Eine Idee, warum dies der Fall sein könnte, ist, dass wir die Zeit als relativ zu unserer Lebenslänge betrachten – eine Theorie, die der französische Psychologe Pierre Janet erstmals 1877 vorschlug. Ein Jahr entspricht zwanzig Prozent des Lebens eines 5-Jährigen, und von einem Weihnachtsfest bis zum nächsten vergeht ein guter Bruchteil eines so jungen Lebens. Ein Jahr ist aber nur zwei Prozent des Lebens, wenn man 50 ist, und man ist schockiert, dass es so schnell vergangen ist.
Auch Neurotransmitter und Medikamente beeinflussen die Zeitwahrnehmung. Eine andere Theorie verbindet die Wahrnehmung der Zeit damit, dass der Neurotransmitter Dopamin nach dem 20. Lebensjahr kontinuierlich abnimmt. Chemikalien, welche Neuronen anregen, sodass diese schneller feuern, könnten die Zeit verlangsamen, weil sie unserem Gehirn erlauben, in einer bestimmten Zeitspanne mehr Erinnerungen zu bilden. Dies könnte auch erklären, weshalb sich die Zeit in Notfallsituationen oder bei Gefahr zu verlangsamen scheint.
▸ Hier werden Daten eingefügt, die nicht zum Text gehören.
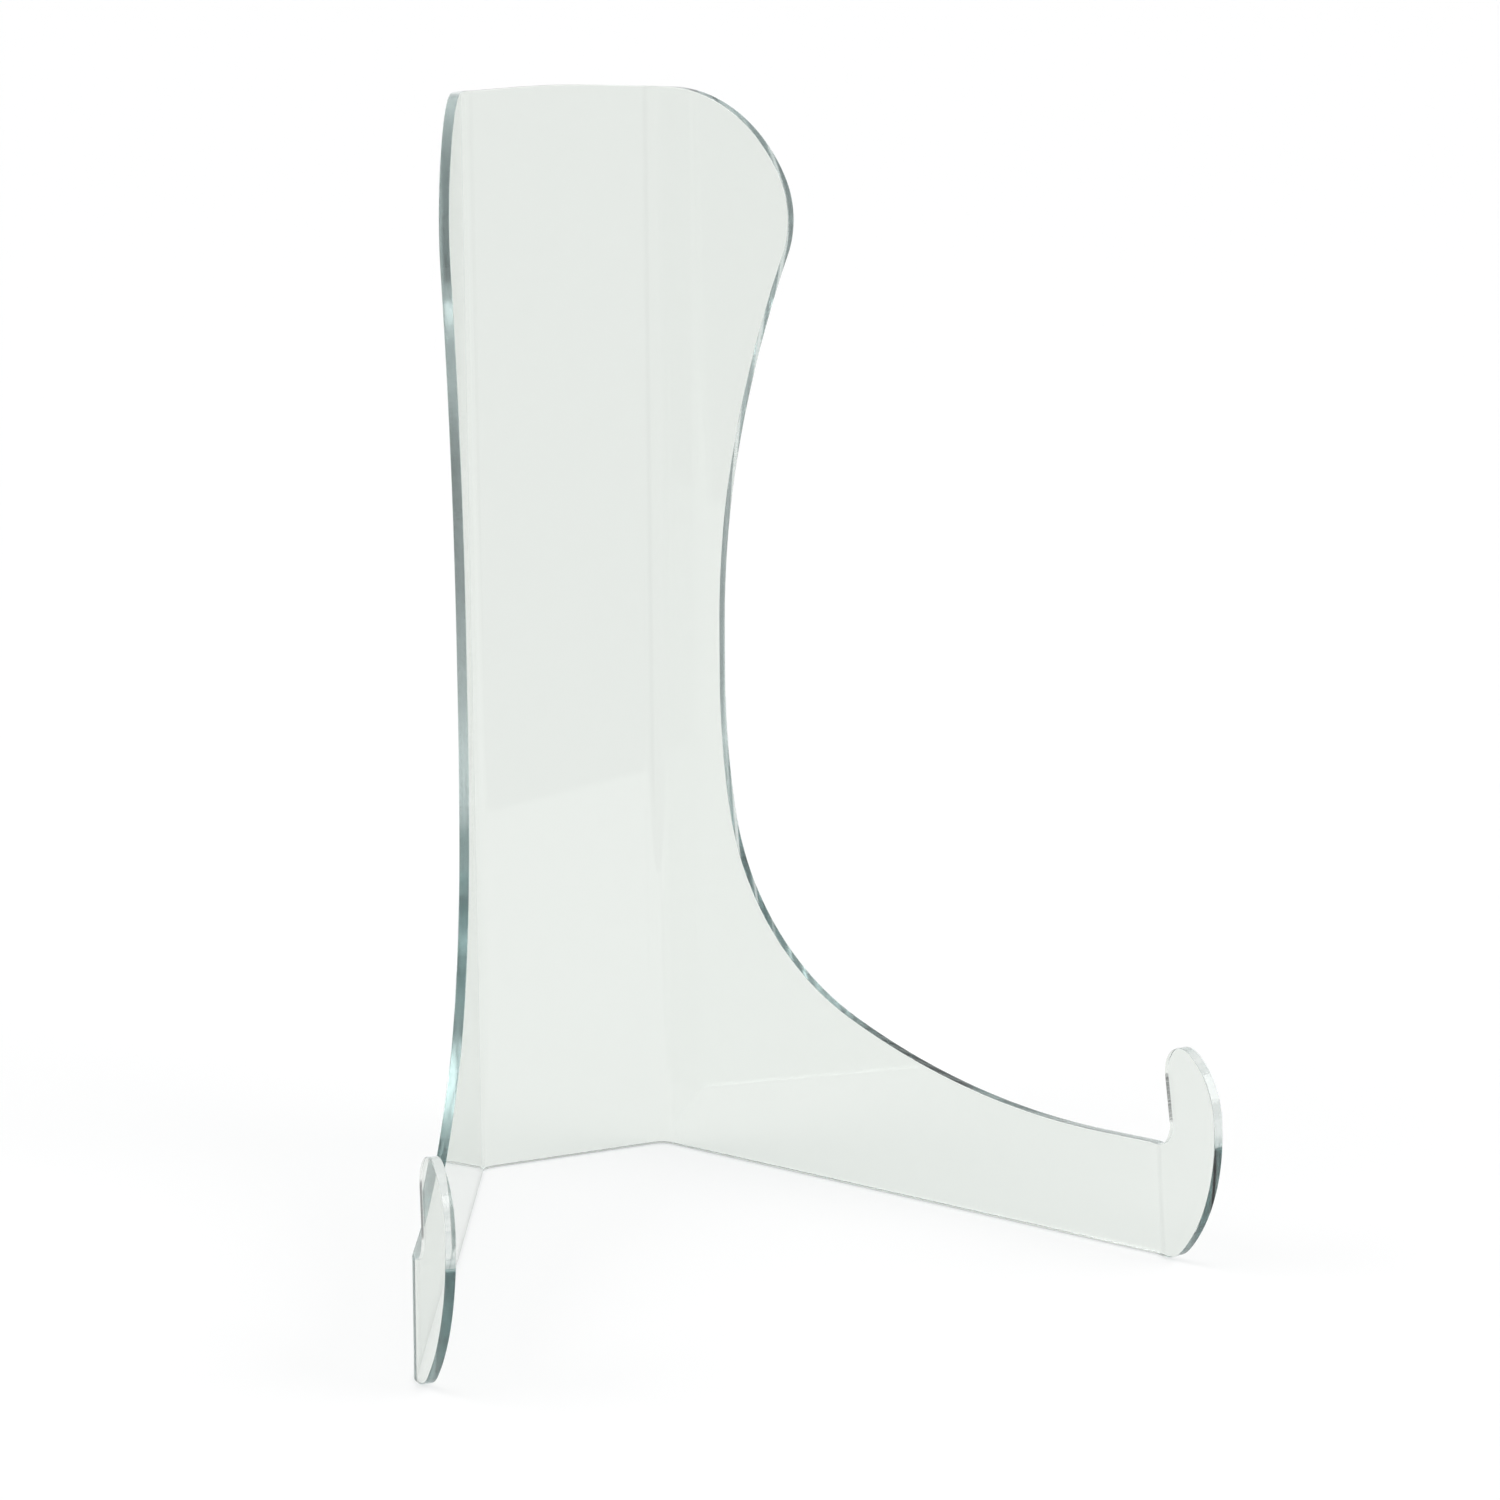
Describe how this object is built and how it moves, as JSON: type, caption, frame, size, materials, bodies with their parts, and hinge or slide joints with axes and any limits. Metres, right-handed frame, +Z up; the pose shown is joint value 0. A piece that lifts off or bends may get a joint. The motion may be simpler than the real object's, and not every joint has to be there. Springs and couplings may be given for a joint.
{
  "type": "plate display stand",
  "caption": "Clear bent-sheet plate stand: a narrow back panel between splayed wings, with low legs that end in notched hooks for the rim.",
  "frame": {"origin": "centre of the footprint's bounding box, on the surface it stands on", "axes": "+Z up, the displayed plate faces -Y, and the stand mirrors about X = 0"},
  "size_m": [0.2428, 0.1997, 0.3412],
  "materials": {
    "clear_acrylic": "clear cast acrylic sheet with glossy faces and glossy pale green cut edges"
  },
  "bodies": {
    "root": {"back_panel": "clear_acrylic", "left_back_bend": "clear_acrylic", "left_wing": "clear_acrylic", "left_hook_bend": "clear_acrylic", "left_hook": "clear_acrylic", "right_back_bend": "clear_acrylic", "right_wing": "clear_acrylic", "right_hook_bend": "clear_acrylic", "right_hook": "clear_acrylic"}
  },
  "joints": []
}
Ein ähnliches Phänomen könnte erklären, warum im Alter die Zeit schneller vergeht als in der Jugend. Basierend auf den Ideen des Psychologen William James aus dem 19. Jahrhundert glauben viele, dass das Gehirn aus neuen Erfahrungen mehr Erinnerungen bildet. Da man später im Leben weniger neue Erfahrungen macht, scheint die Zeit schneller zu vergehen. Mit anderen Worten: Das Leben wird mit zunehmendem Alter immer langweiliger. Wenn Sie Ihr Leben also als lang und erfüllt wahrnehmen wollen, halten Sie Ihr Gehirn aktiv, lernen Sie neue Dinge – und sitzen Sie nicht nur herum und tun nichts.
Es gibt viele andere Theorien: Für einen 50-Jährigen scheint die Zeit schneller zu vergehen als für einen 25-Jährigen, weil Ersterer mehr Verantwortung im Leben und auf der Arbeit hat und der Tag nie lang genug ist, um alles zu erledigen. Mit zunehmendem Alter verlangsamt sich zudem unser Stoffwechsel – Kinder erfahren in einem festgelegten Zeitraum mehr biologische Marker wie Herzschläge oder Atemzüge, wodurch das Gefühl entstehen könnte, dass mehr Zeit vergangen ist.
Und laut einer weiteren Theorie, die jüngst veröffentlicht wurde, meinen wir, die Zeit vergehe schneller, einfach weil unser Gehirn altert und wir weniger Ereignisse verarbeiten können, weil unser neuronales Netzwerk stets komplexer wird und sich zugleich verschlechtert. Der angebliche Beweis dafür ist die Geschwindigkeit, mit der unsere Augen sich zwischen der Aufnahme von Bildern der Welt hin und her bewegen. Diese sogenannten Sakkaden des Auges sind in jungen Jahren schneller.